‘"Selections from the Permanent Collection"’
Local Arts Reviews
Reviewed by Sam Martin, Fri., Nov. 21, 2003
Selections From the Permanent CollectionMexic-Arte Museum, through Nov. 22
The refreshing thing about Mexic-Arte, the Congress Avenue museum that was just designated the official Mexican and Mexican-American Fine Art Museum of Texas by Gov. Rick Perry, is that it hasn't changed a lick in 19 years, even as the downtown around it has. The sleek, tall, Fortress-of-Solitude-like Frost Bank building next door stands in stark contrast to the museum's drafty, second-story windows, simple ochre sign, and dark wood doorway leading to the galleries inside. That's where the nicked and heavily glazed wood floors still creak under foot while the uneven plaster walls remain as stalwart sentries to the city's best Latin American artwork. The more Mexic-Arte stays the same, it seems, the more its Mexican soul resonates through Austin's burgeoning city streets.
That said, the museum's current exhibit, "Selections From the Permanent Collection," is a little decrepit in itself, though that's not all bad. The show is divided into six categories: prints from the Taller de la Gráfica Popular (Workshop of Popular Graphics); prints by José Guadalupe Posada; photographs by Agustín Casasola; photographs of the Tzotziles and Tzotzales peoples of Chiapas; ritual masks from the state of Guerrero; and silkscreen prints from the Serie Project, a local initiative led by Sam Coronado, one of the museum's founders.
Many of the themes you've come to expect with 20th-century Mexican art are present, including the Mexican Revolution, Día de los Muertos, and the struggle of the working class to break the bonds of poverty and political isolation. There are the obligatory photos of Diego Rivera and Frida Kahlo (by Guillermo Zamora), who are no doubt two of Mexico's most inspiring artists from the last century, though I wondered if the images would have been part of the museum's permanent collection had the subjects been less well-known. Also, Mexic-Arte's collection of pre-Columbian ceramic headdresses (the masks are reproductions) represents a fine bit of antiquity in the city, but grouping them with lithographs, woodcuts, and photography from the previous two centuries creates a 1,700-year gap that is a little hard to follow. In fact, the whole show suffers from a confusing setup. To learn a piece's title and artist, you have to find the tiny number next to the artwork and then reference color-coded laminated guides found in separate pockets throughout the gallery. I found myself juggling two or three cards at once and several times I simply gave up, though it wasn't for lack of trying.

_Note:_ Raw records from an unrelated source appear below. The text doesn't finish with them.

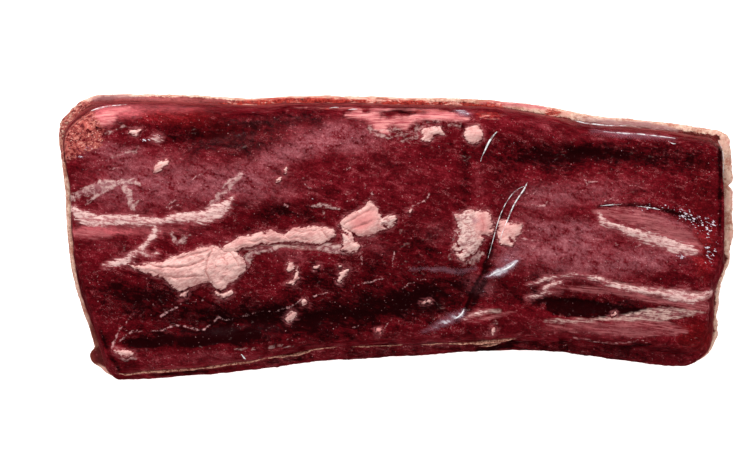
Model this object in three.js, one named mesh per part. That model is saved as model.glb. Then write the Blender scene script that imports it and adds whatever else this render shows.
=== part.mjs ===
// A boneless raw lamb loin: a flat block of dark lean meat, cut straight at both ends,
// lying on the pale fat that covers its back. Millimetres, +X along the loin, +Y to its far
// side, +Z up. The origin is on the surface it lies on, under the middle of its outline.
//
// Both pieces are closed skins of the same kind: a grid across the top, rings of points down
// the walls, and a grid across the underside. A grid point is placed by two numbers from -1
// to 1: `along` runs from the left end to the right one, `across` from the near edge to the far.
import * as THREE from 'three';

// Driving dimensions
const LENGTH = 233; // over the rim of fat, end to end
const WIDTH = 100; // over the rim of fat, at the wide left end
const FAT_THICKNESS = 6.5; // under the middle of the loin
const GAP = 0.3; // between the lean and the fat under it

// How far each edge of the outline stands in from the LENGTH x WIDTH box, as [where along the
// edge, millimetres]. The right end is narrower, and the left end leans in towards the viewer.
const FAR_EDGE = [[-1, 1], [-0.7, 1], [-0.43, 2.2], [-0.3, 1.4], [0, 1.9], [0.31, 3.1], [0.45, 5.2],
  [0.6, 8.2], [0.84, 11], [1, 14]];
const NEAR_EDGE = [[-1, -1], [-0.83, -0.3], [-0.58, 1.7], [-0.32, 5.2], [0, 7.2], [0.27, 8.8], [0.5, 8.4],
  [0.77, 4.7], [0.87, 3.8], [1, 4]];
const LEFT_EDGE = [[-1, 16.3], [-0.69, 11.8], [-0.36, 6.4], [0, 3.5], [0.35, 2.4], [0.62, 0.6], [0.82, 0.2],
  [1, 1]];
const RIGHT_EDGE = [[-1, 6.4], [-0.77, 6.4], [-0.35, 5.2], [-0.15, 2.2], [0.06, 1], [0.49, 0.6], [0.8, 1.2],
  [1, 1.4]];
const CORNER_RADIUS = { nearLeft: 4, nearRight: 10, farLeft: 15, farRight: 4 };

// The lean's walls, side by side: how far the wall stands in from the outline at its top and at
// its foot, how far it swells in between, and the radius of the shoulder over it.
const WALLS = {
  left: { top: 6.2, foot: 4.4, swell: 0.8, shoulder: 2.6 },
  right: { top: 6, foot: 4.2, swell: 0.6, shoulder: 2.4 },
  near: { top: 1.6, foot: 1.8, swell: 1.6, shoulder: 3.4 },
  far: { top: 7.6, foot: 4.2, swell: 0.9, shoulder: 8 },
};
// The near wall is two muscles deep. The upper one stands back from the lower by the ledge, as
// [where along the edge, millimetres], and a groove runs between them.
const LEDGE = [[-1, 0.2], [-0.65, 0.6], [-0.35, 2.4], [-0.05, 2.6], [0.2, 1.2], [0.4, 1.6], [0.65, 3.4],
  [0.9, 3], [1, 1.6]];
const GROOVE = { depth: 1.5, down: 0.4, reach: 0.14 };
// The height of the lean's top above the surface it lies on, along the loin, and how far it
// falls towards the near and far edges
const TOP_HEIGHT = [[-1, 32.5], [-0.6, 34.5], [-0.1, 35], [0.3, 34], [0.7, 32.5], [1, 30.5]];
const NEAR_FALL = 3.2;
const FAR_FALL = 2.6;
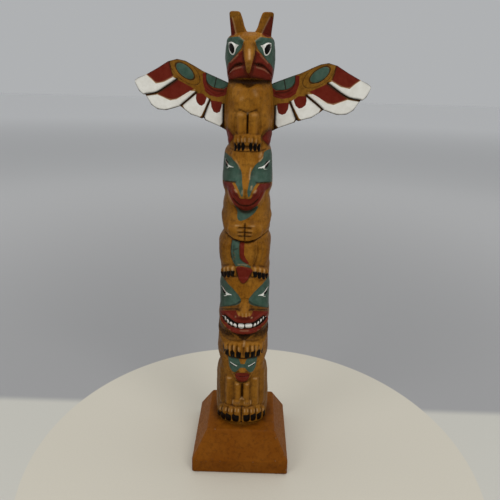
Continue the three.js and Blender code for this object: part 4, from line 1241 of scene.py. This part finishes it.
def hollowMap(settings):
    step, reach = hollowSettings["step"], hollowSettings["reach"]
    columns = np.arange(0, round(lap / step))
    levels = np.arange(drawing["foot"] - 2, settings["crownFoot"] + 1, step)
    x, level = np.meshgrid(columns * (lap / len(columns)) - lap / 2, levels)
    radius = radiusAt(x, level)
    span = np.arange(-reach, reach + 1)
    weights = np.exp(-0.5 * (span / hollowSettings["blur"]) ** 2)
    weights /= weights.sum()
    spread = sum(w * np.roll(radius, s, axis=1) for s, w in zip(span, weights))
    padded = np.pad(spread, [(reach, reach), (0, 0)], mode="edge")
    spread = sum(w * padded[reach + s:reach + s + len(levels)] for s, w in zip(span, weights))
    return levels, spread - radius


def readHollow(known, x, level):
    levels, values = known
    rows, columns = values.shape
    u = (x / lap + 0.5) * columns
    v = np.clip((level - levels[0]) / (levels[1] - levels[0]), 0, rows - 1.001)
    i, j = np.floor(u).astype(int), np.floor(v).astype(int)
    fu, fv = u - i, v - j
    i, beside = i % columns, (i + 1) % columns
    low = values[j, i] * (1 - fu) + values[j, beside] * fu
    high = values[j + 1, i] * (1 - fu) + values[j + 1, beside] * fu
    return low * (1 - fv) + high * fv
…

And yet, there's something charming about this rusticity, especially if you're forced to just look at the artwork without cluttering up your impression with a bunch of annoying words. José Guadalupe Posada's rough-hewed wood engravings of a pulque bar or a tequila bottle, Pablo Higgins' lithograph of a maguey cactus, and Ignacio "Naco" Lopez's black-and-white photographs of simple Mexican life all capture the spirit of the hard-won but festive land south of the border. Even the later work of the Taller de la Gráfica Popular, also consisting of lithograph and block prints, was formed out of the working man's struggle and the raw political upheaval of the Revolution.
In fact, it's not until you get to the cramped back room, where the contemporary prints are hanging, that the show seems to get a little more refined. Iker Larrauri's Red Bull and Blue Horse serigraphs from the year 2000 are perhaps the most enlightening pieces in the show. (And aren't copies of these two pieces hanging at one of the most enlightening Mexican food restaurants in the city, Fonda San Miguel?) But even then, you get the feeling that the artists whose work is displayed here certainly have no shortage of calluses on their hands.
So on the one hand, "Selections From the Permanent Collection" is a great way to step back in time or to a different country where creaky wood floors and uneven plaster walls are what you're looking for. On the other, let's hope that some of the $20 million the museum has earmarked for a building renovation can go toward better signage.